The National Association of Colored Women (NACW) was established in Washington, D.C., USA, as the product of the merger in 1896 of the National Federation of Afro-American Women and the National League of Colored Women, organizations that had arisen out of the African American women's club movement.

Founders of the NACW included Harriet Tubman, Frances E.W. Harper, Ida Bell Wells-Barnett, and Mary Church Terrell. Its two leading members were Josephine Ruffin and Mary Church Terrell. The original intention of the organization was "to furnish evidence of the moral, mental and material progress made by people of color through the efforts of our women". However, over the next ten years the NACW became involved in the campaigns in favor of women's suffrage and against lynching and Jim Crow laws.

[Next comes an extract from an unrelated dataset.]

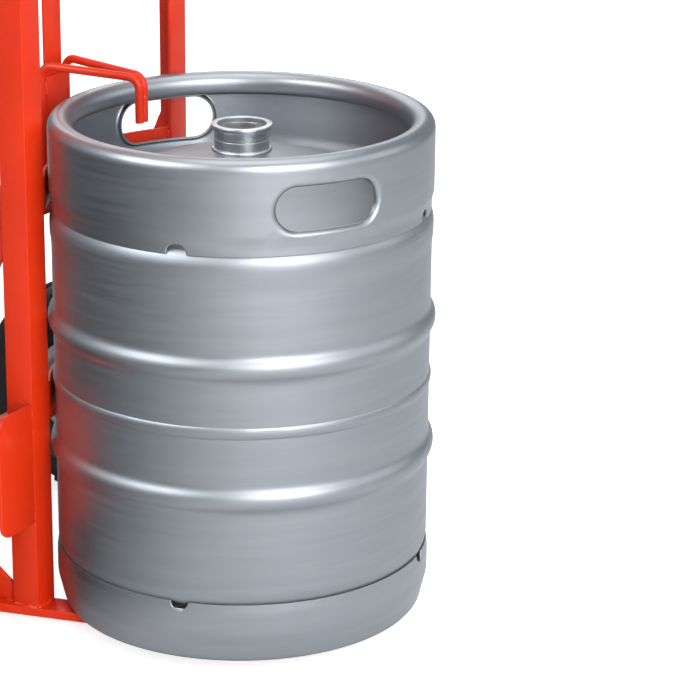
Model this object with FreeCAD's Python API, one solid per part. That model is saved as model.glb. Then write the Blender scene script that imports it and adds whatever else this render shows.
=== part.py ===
"""Upright trolley for beverage kegs, with the 50 litre keg that its hook holds.

The frame is welded from angle iron and flat bar. A hook on two rods slides on a
flat rail and reaches over the keg's rim. Lengths are in millimetres. +Z is up,
-Y is the front, where the keg stands, and +X is to the right seen from the front.
Shapes are drawn about the keg's axis, with the floor at z = 0, and are moved to
the row's origin, under the middle of the whole object, as they are written.
"""

import FreeCAD
import Part

import math
import os

# Keg, heights from its own foot
KEG_HEIGHT = 532.0
KEG_BODY_R = 198.5
KEG_RING_RISE = 5.5
KEG_WALL = 1.5
KEG_SEAM_Z = 252.0
KEG_LOWER_RING_Z = 179.0
KEG_UPPER_RING_Z = 318.0
KEG_RING_HALF = 17.0
KEG_SEAM_BEAD = 1.3
KEG_SEAM_BEAD_HALF = 3.5
DOME_TILT = 25.0
LOWER_DOME_Z = 11.4
LOWER_KNUCKLE_R = 29.0
SHOULDER_STEP = 1.5
SHOULDER_START_DROP = 134.0
SHOULDER_FLARE = 14.0
SHOULDER_ARC_DROP = 111.0
SHOULDER_BEND = 24.0
UPPER_DOME_R = 640.0
UPPER_DOME_TURN = 14.0
BEAD_STEP = 60.0

# Chimes, the rings that the keg stands on and is carried by
CHIME_WALL = 2.2
CHIME_STEP = 1.5
CHIME_SKIRT_INSET = 2.4
RIM_ROLL_R = 12.3
RIM_TUCK = 20.0
RIM_CURL = 8.0
SKIRT_STEP = 10.0
FOOT_CHIME_WALL_Z = 32.0
FOOT_TURN_INSET = 8.5
FOOT_ROLL = 13.0
FOOT_CURL = 11.0
HAND_HOLE_TURN = 34.0
HAND_HOLE_LENGTH = 118.0
HAND_HOLE_HEIGHT = 49.0
HAND_HOLE_DROP = 51.0
HAND_HOLE_LIP = 8.0
HAND_HOLE_LIP_WALL = 2.0
TOP_DRAIN_R = 11.5
FOOT_DRAIN_R = 10.0
DRAIN_TURN = 45.0

# Neck of the keg and the spear inside it
NECK_R = 28.75
NECK_BORE_R = 24.75
NECK_FLANGE_R = 32.0
NECK_FLANGE_T = 5.5
NECK_BELOW_RIM = 11.3
NECK_LENGTH = 44.0
NECK_WELD = 3.0
SPEAR_FIT = 0.05
SPEAR_DEPTH = 17.0
SPEAR_BODY_LENGTH = 30.0
SPEAR_SEAT_T = 4.0
SPEAR_SEAT_R = 17.0
SPEAR_TUBE_R = 11.0
SPEAR_TUBE_WALL = 1.0
SPEAR_END_GAP = 12.0
VALVE_R = 19.0
VALVE_T = 5.0
VALVE_TRAVEL = 6.0
VALVE_GAP = 0.1
VALVE_SEAT_GAP = 0.3
SPRING_WIRE_R = 1.1
SPRING_TURNS = 3

# Base of the frame
TOE_T = 10.0
TOE_WIDTH = 40.0
BAR_T = 10.0
BAR_WIDTH = 32.0
BAR_TAPER = 12.0
BAR_FRONT_Y = -95.0
BAR_TAIL = 38.5
KEG_SEAT_GAP = 0.3

# Uprights and plates
FRAME_HALF = 157.0
ANGLE_LEG = 32.0
ANGLE_T = 4.0
ANGLE_ROOT_R = 4.0
ANGLE_TOE_R = 2.0
UPRIGHT_TOP_Z = 1085.0
KEG_SIDE_GAP = 0.9
PLATE_T = 4.0
CRADLE_GAP = 4.5
CRADLE_HEIGHT = 40.0
CRADLE_UPPER_Z = 449.0
CRADLE_LOWER_Z = 226.0
CRADLE_KINK_R = 8.0
CROSSBAR_Z = 900.0
GUARD_REACH = 60.0
GUARD_BOTTOM_Z = 119.0
GUARD_TOP_Z = 253.0
GUARD_CORNER_R = 16.0
BRACE_WIDTH = 32.0
BRACE_T = 5.0
BRACE_UPPER_Z = 451.0
BRACE_LOWER_Z = 34.0
BRACE_EYE_R = 22.0

# Handles
HANDLE_R = 12.5
HANDLE_WALL = 2.0
HANDLE_FOOT_Z = 955.0
HANDLE_BEND_R = 55.0
HANDLE_RISE_Z = 1095.0
HANDLE_TILT = 10.0
HANDLE_REACH = 128.0
GRIP_LENGTH = 116.0
GRIP_R = 16.5
GRIP_COLLAR_R = 21.0
GRIP_COLLAR_T = 5.0
GRIP_END_T = 4.0
GRIP_RIB_H = 1.2
GRIP_RIB_T = 3.0
GRIP_RIBS = 9

# Rail and hook
RAIL_WIDTH = 30.0
RAIL_T = 4.0
RAIL_BACK = 36.5
RAIL_BOTTOM_Z = 417.0
RAIL_TOP_Z = 930.0
STRAP_HEIGHT = 30.0
STRAP_BEND_R = 8.0
STRAP_FLAT_X = 104.0
STRAP_NOSE_X = 44.0
HOOK_ROD_R = 4.5
HOOK_BAR_RISE = 27.0
HOOK_REACH = 78.5
HOOK_TIP_DROP = 26.0
HOOK_DROP = 5.0
HOOK_BEND_R = 13.0
HOOK_LEG_GAP = 0.3
SLEEVE_WALL = 3.0
SLEEVE_PLAY = 0.5
SLEEVE_DROP = 43.0
SLEEVE_HEIGHT = 56.0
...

By the time the United States entered the First World War membership of the NACW had reached 300,000. Black Women’s Movement

The main organization formed during the Black Women’s Movement was the National Association of Colored Women during 1896 in Washington D.C. This was due to two women, Josephine Ruffin and Mary Church Terrell. Both women were of mixed racial background and had successful parents. These women got the National Association of Colored Women involved in other campaigns such as women’s sufferage, Jim Crow law, and lynching. Josephine Ruffin’s father was a successful clothes dealer and sent his daughter that was born on August 31 1842, to a school in Salem because it was not segregated. There she flourished and then married at the age of 16 to Harvard’s first African American graduate of their Law School, Mr. George Lewis Ruffin. They both helped recruit black soliders for the Union Army during the Civil War. George Ruffin died in 1886 and left his wife a large amount of money that she used to fund the first published journal by and for African- American women called Woman’s Era. Josephine Ruffin also helped form the National Association for the Advancement of Colored People be for her death in March of 1924. Another great supporter for the African women’s rights was Mary Church Terrell. Her father, Charles Church was considered to be one of the wealthiest black men in the south and was able to send his daughter to Oberlin College where she graduated from in 1884. Mary Church Terrell then went on to speak at the Berlin International Congress of Women and made a great impression by being the only black women there by speaking in both German, French, and English. She also become the president of National Association of Colored Women, and helped in the in the struggle against segregation in public eating places in Washington. Mary Church Terrell died in Annapolis on 24th July, 1954. The organization of the National Association of Colored Women helped all African women in the aspects of women’s suffrage, Jim Crow law, and lynching. This was done through two women, Josephine Ruffin and Mary Church Terrell.